One thing I suggest you do is keep remembering that whole 6 months you were given to spend w/her!! That time you had together is so priceless and those memories will help to get you through.

All those feelings you said you are having...I've felt all of them and at times, I still do. In the future all of the occasions(wedding, graduation, kids) that she is going to miss out on will bring you to tears, but you will also be so happy that it will not keep you down. The pain will get easier to deal with as the years go by, just keep remembering those precious 6 months you had. You might consider talking to a counselor. There was a period of time after my mom passed, when I was extremely depressed and just couldn't get back to myself. I was causing fights with my husband because I was so angry at the world and just wanted to explode on somebody.
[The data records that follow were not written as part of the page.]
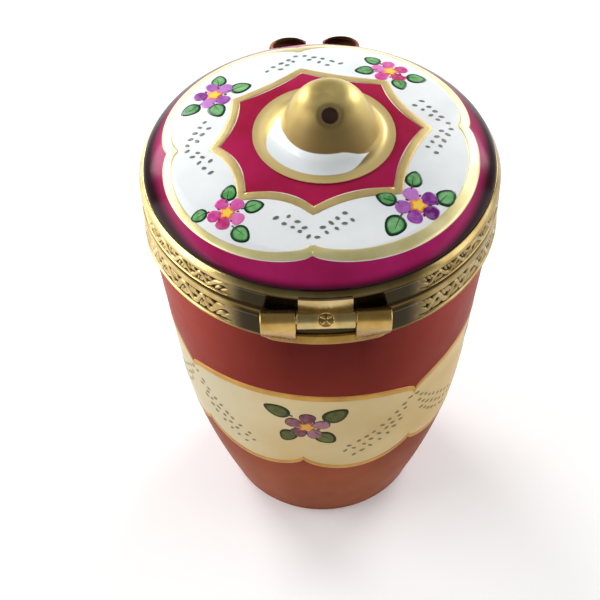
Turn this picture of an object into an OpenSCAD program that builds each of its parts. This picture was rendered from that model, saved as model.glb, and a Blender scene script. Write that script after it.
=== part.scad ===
// Hinged porcelain powder jar: a tapered jar and a crowned lid, each held in a gilt brass
// collar, joined by a three-knuckle hinge at the back and closed by a bow clasp at the front.
// The hinge lies towards -Y, the clasp towards +Y, and the foot rests on z = 0.

/* [Porcelain jar] */
// Outside diameter of the two brass collars, the widest part of the jar
collar_d = 40; // [39:0.5:42]
// Height of the parting plane, where the lid meets the jar
parting_z = 48.2; // [46:0.1:52]
// Diameter of the jar where its side meets the rounded foot
foot_d = 24; // [22:0.5:26]
// Wall thickness of the porcelain
wall = 2.2; // [2:0.1:2.4]
// Thickness of the floor above the rest plane
floor_t = 3.2; // [2.6:0.1:4]
// How much the radius shrinks for each millimetre down the straight part of the side
side_taper = 0.092; // [0.07:0.002:0.1]

/* [Lid and knob] */
// Height of the lid's flat knob seat above the top of its collar
lid_rise = 3.8; // [3.4:0.1:4.4]
// Diameter of the knob's flared base
knob_base_d = 15.6; // [14.6:0.1:16]
// Diameter of the knob's dome at its foot
knob_dome_d = 11.4; // [10.8:0.1:11.8]
// Height of the knob above the lid
knob_h = 5.9; // [5.4:0.1:6.6]
// Distance that the knob was set off the lid's centre, towards +X
knob_shift = 0.5; // [0:0.1:0.8]
// Distance that the dome was set off the middle of its own flare, towards +X
dome_shift = 0.55; // [0:0.05:0.6]
// Diameter of the vent hole that let air out of the hollow knob in the kiln
vent_d = 2.2; // [1.8:0.1:2.4]

/* [Brass collars] */
// Height of the embossed collar on the jar
lower_collar_h = 4.4; // [4.2:0.1:5]
// Height of the embossed collar on the lid
upper_collar_h = 3.05; // [2.9:0.05:3.4]
// Thickness of the collar strip, relief included
collar_t = 0.5; // [0.4:0.05:0.6]
// Thickness of the flat ring that closes each collar at the parting plane
seat_t = 0.8; // [0.6:0.1:0.9]
// Gap between the two seat rings when the lid is down
parting_gap = 0.1; // [0.06:0.02:0.16]

/* [Hinge] */
// Length of the whole hinge barrel
hinge_len = 13.6; // [12.8:0.2:14.4]
// Length of the knuckle in the middle, which belongs to the lid
centre_knuckle_len = 6.1; // [5.4:0.1:6.6]
// Outside diameter of the barrel
barrel_d = 2.1; // [2:0.05:2.2]
// Diameter of the hinge pin
pin_d = 1; // [0.8:0.05:1.1]
// Distance from the collar's outer face out to the hinge axis
axis_out = 0.5; // [0.45:0.05:0.55]

/* [Clasp] */
// Width of the bow from tip to tip
bow_w = 11; // [9.6:0.2:12]
// Height of the bow's loops
bow_h = 4.8; // [4.2:0.1:5.2]
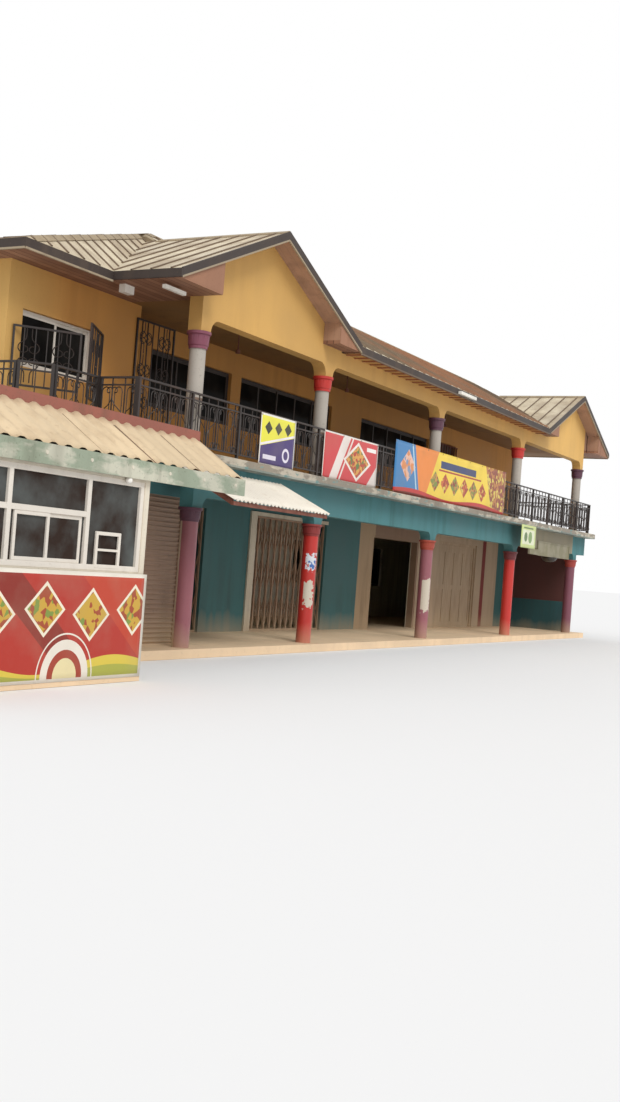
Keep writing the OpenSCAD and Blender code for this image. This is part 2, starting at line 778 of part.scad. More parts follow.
// Rafters, the sign board below the canopy's edge and the board along its top
module canopy_boards() {
    n = 7;
    pitch = (canopy_right - canopy_left - 160) / (n - 1);
    run = deck_y0 - canopy_y0;
    under = canopy_z0 - 2;
    color(timber) for (i = [0 : n - 1]) push_x(canopy_left + 55 + i * pitch, canopy_left + 105 + i * pitch, [
        [canopy_y0, under], [deck_y0, under + run * canopy_slope],
        [deck_y0, under - 78 + run * canopy_slope], [canopy_y0, under - 78]]);
    color([0.70, 0.76, 0.70]) translate([canopy_left, canopy_y0 - 30, canopy_z0 - 240])
        cube([canopy_right - canopy_left, 28, 240]);
    color(salmon) translate([canopy_left, canopy_y1 + 2, deck_z + 80])
        cube([canopy_right - canopy_left, 35, 230]);
}

module kiosk_banner() {
    color([0.84, 0.25, 0.16]) banner(kiosk_x0 - 20, kiosk_right + 50, 60, counter_z - 20, kiosk_y - 22);
}

floor_slab();
ground_end_walls();
ground_back_wall();
shop_wall();
shutter_walls();
roller_shutter();
folding_gates();
shop_doors();
rear_windows();
lower_columns();
lower_capitals();
lower_beam();
balcony_slab();
upper_end_walls();
upper_back_wall();
veranda_wall();
left_room_walls();
upper_columns();
upper_capitals();
upper_beam();
gable_walls();
soffits();
main_roof();
gable_roofs();
fascias();
ridge_caps();
front_balustrade();
side_balustrades();
upper_windows();
veranda_doors();
window_grille();
upper_gate();
awning_sheet();
awning_frame();
yellow_banner();
red_banner();
wide_banner();
green_poster();
light_fittings();
kiosk_walls();
kiosk_windows();
kiosk_roof_deck();
kiosk_canopy();
canopy_boards();
kiosk_banner();
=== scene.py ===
import math

import bmesh
import bpy
from mathutils import Matrix, Vector


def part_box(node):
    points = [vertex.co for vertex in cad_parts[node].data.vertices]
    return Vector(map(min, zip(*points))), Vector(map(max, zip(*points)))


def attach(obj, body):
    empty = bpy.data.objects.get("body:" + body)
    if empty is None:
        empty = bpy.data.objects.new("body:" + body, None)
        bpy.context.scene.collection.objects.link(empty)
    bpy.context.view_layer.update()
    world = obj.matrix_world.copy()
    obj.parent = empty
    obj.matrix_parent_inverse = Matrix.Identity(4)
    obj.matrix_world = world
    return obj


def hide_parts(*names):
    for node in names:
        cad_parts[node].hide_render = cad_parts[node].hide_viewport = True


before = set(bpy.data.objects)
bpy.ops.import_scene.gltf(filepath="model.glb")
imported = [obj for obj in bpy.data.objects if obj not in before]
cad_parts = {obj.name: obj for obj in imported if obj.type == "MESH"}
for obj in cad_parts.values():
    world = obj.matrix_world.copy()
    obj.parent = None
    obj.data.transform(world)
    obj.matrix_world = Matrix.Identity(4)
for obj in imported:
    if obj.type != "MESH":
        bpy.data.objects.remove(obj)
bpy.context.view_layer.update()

# Rendered walls of the ground floor: hollow blocks with cement render, painted
# teal. The pier beside the open shop has lost its paint, and the bays on the
# right were done in beige. Rain stains run down, and dust lies low.


def tint(code):
    """A written colour such as "#e2b86c" as linear values."""
    parts = [int(code[i:i + 2], 16) / 255 for i in (1, 3, 5)]
    return (*[p / 12.92 if p < 0.04 else ((p + 0.055) / 1.055) ** 2.4 for p in parts], 1)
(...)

I found a woman counselor and went to her office every week, at one point she told me that I really needed to see a dr. for an anti-depressant, I refused but kept getting worse so I finally agreed. Once on the anti-depressant, I only took it about 6 to 8 months and then I was able to deal w/my grief w/out it. I still saw the counselor for a while. It sure helped to unload my feelings on someone.

I've been there, so I know that the things I've said above will not take the pain away but there really isn't any easy way to go through this. Just hang in there. The one person I really leaned on was the Lord, because I knew that he truley understood my pain.

I hope that at least some of what I have said helps. I am truley sorry and will pray for you. Please take care.